On 23 May, the Department of Health issued a Press Release announcing the publication of two new documents relating to abortion:
- Guidance in Relation to Requirements of the Abortion Act 1967; and
- Procedures for Approval of Independent Sector Places for the Termination of Pregnancy.
The former is new guidance “for all those responsible for commissioning, providing and managing service provision” which clarifies [our emphasis]:
- that abortion on the grounds of gender alone is not lawful;
- the expectation that two doctors, when certifying that an abortion meets the criteria set out in the Act, must consider the individual circumstances of the woman and be prepared to justify their decision;
- that it is good practice for at least one of the doctors to have seen the pregnant woman before reaching a decision about the termination;
- that pre-signing of statutory abortion certificates prior to consideration of a woman’s circumstances is not compliant with the Act; and
- that doctors have a legal duty to report all abortions to the Chief Medical Officer.
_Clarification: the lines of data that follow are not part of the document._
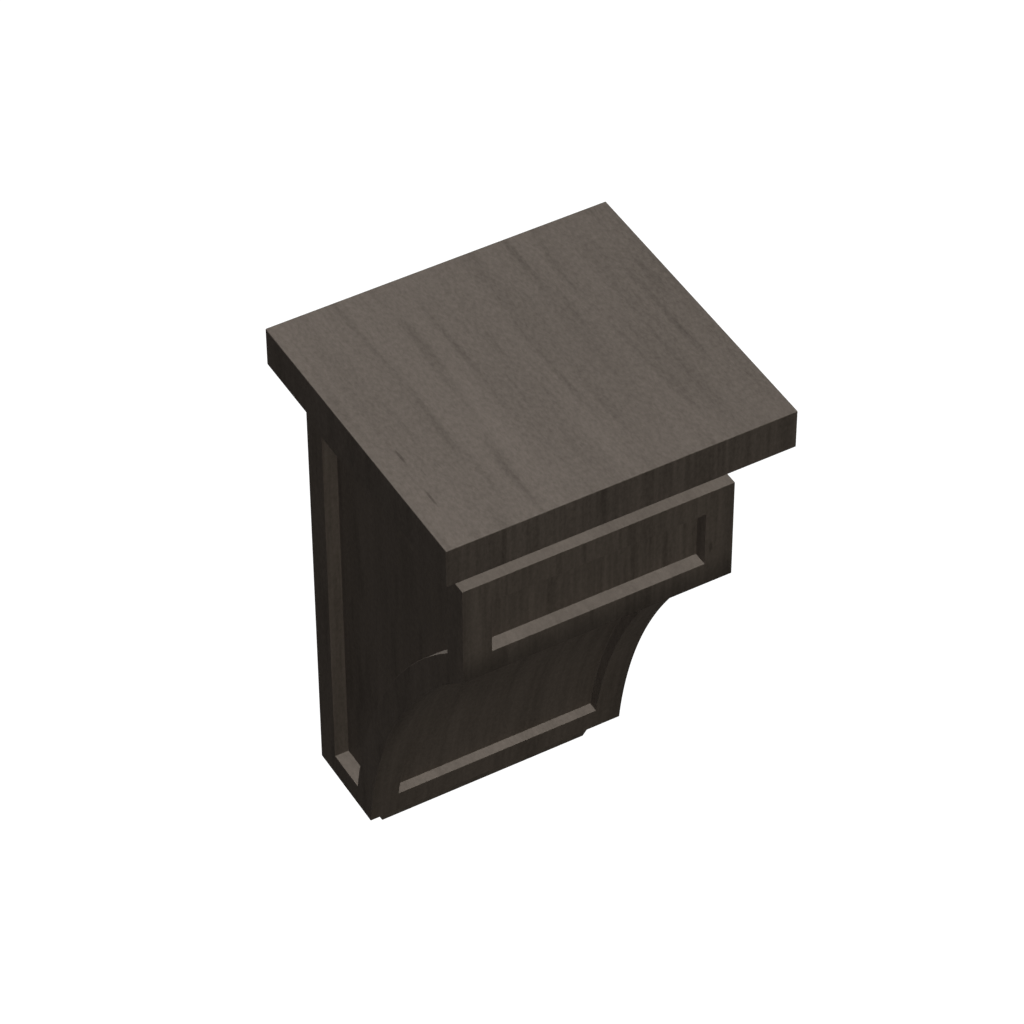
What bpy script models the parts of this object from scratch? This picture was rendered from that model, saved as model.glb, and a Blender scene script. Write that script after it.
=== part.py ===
"""Recessed corbel: a cap board over a carved body with recessed panels and a cove, on a tapered foot.

Metres, +Z up. The back lies on the plane y = 0 and the front faces -Y. The origin is the middle of the
body's back face, where the corbel is fixed to its wall.
"""

import math

import bmesh
import bpy

# Cap board
CAP_WIDTH = 0.1524
CAP_DEPTH = 0.1425
CAP_THICKNESS = 0.0184

# Body: the neck, the front block and the base share one width, the neck being set in
BODY_WIDTH = 0.1206
BLOCK_DEPTH = 0.1255
BLOCK_HEIGHT = 0.0488
BODY_HEIGHT = 0.2043
BASE_DEPTH = 0.0433
NECK_HEIGHT = 0.0247
NECK_INSET = 0.0064
COVE_RADIUS = 0.2520
COVE_STEPS = 40

# Frame left standing around the recessed panels
STILE = 0.0127
SIDE_STILE_COVE = 0.0124
RAIL = 0.0111
COVE_RAIL_LOW = 0.0117
RECESS_DEPTH = NECK_INSET
COVE_RECESS_DEPTH = 0.0048

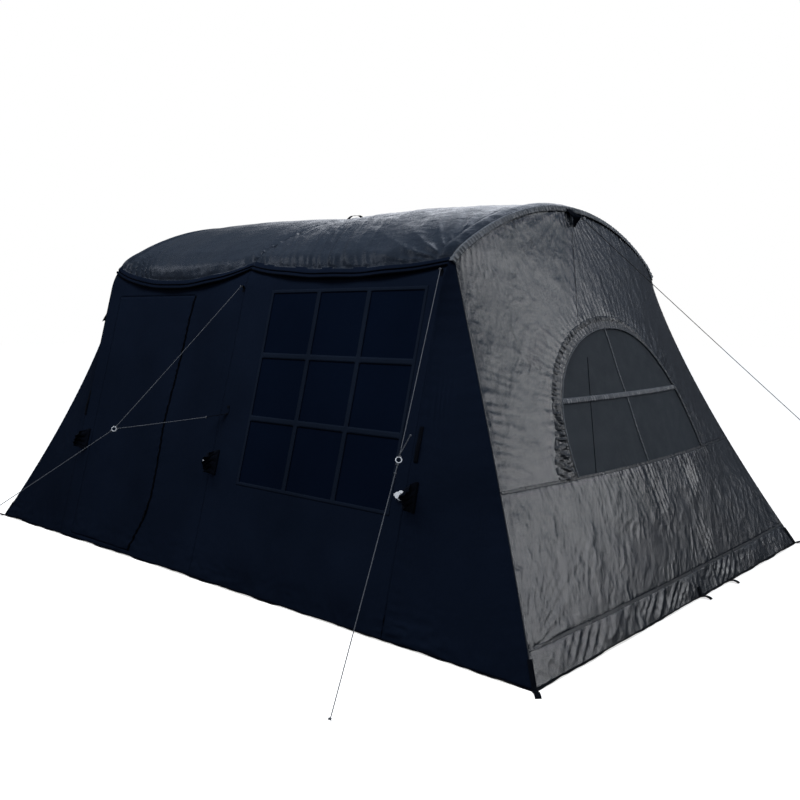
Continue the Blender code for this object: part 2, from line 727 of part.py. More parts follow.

Apart from the last two bullet points, the practice and procedures are based upon non-statutory guidance rather than the statutory provisions and there appears to be no commitment to ensure that either is enforced more rigidly than at present.
The latter document was produced following the Department of Health consultation Procedures for the Approval of Independent Sector Places for the Termination of Pregnancy on which we posted earlier. The principal objections to the proposals within the consultation were summarized in the Christian Medical Comment post, Department of Health officials attempt to bring in nurse and home abortion through back door.
The Department of Health’s publications have been criticized by the Society for the Protection of Unborn Children (SPUC), “Government abortion guidance ‘weak’ and ‘fails to uphold law’”, more strongly by the Christian Institute, “Biggest abortion liberalization confirmed in new guidance”, and others. In its new guidance to healthcare professionals, the Department of Health quite correctly states that:
“The guidance does not, and indeed cannot, change the law in relation to abortion, which is governed by the criminal law and the Abortion Act and is ultimately a matter for Parliament and the courts to determine. However, the intention is to provide support for doctors by setting out how the law is interpreted by the Department of Health.”
However, it continues
“More detailed guidance for health professionals on abortion is also available from the General Medical Council (GMC), British Medical Association (BMA), Royal College of Obstetricians and Gynaecologists (RCOG) and the Royal College of Nursing (RCN),”
and readers will recall the Director of Public Prosecution’s assessment of the BMA guidance stating that its treatment of gender-specific abortion was “far from clear”. Without changes to the legislation or guidance with statutory authority, combined with a commitment to enforce rather than monitor these provisions, there are clearly limitations as to what might be achieved by this new guidance.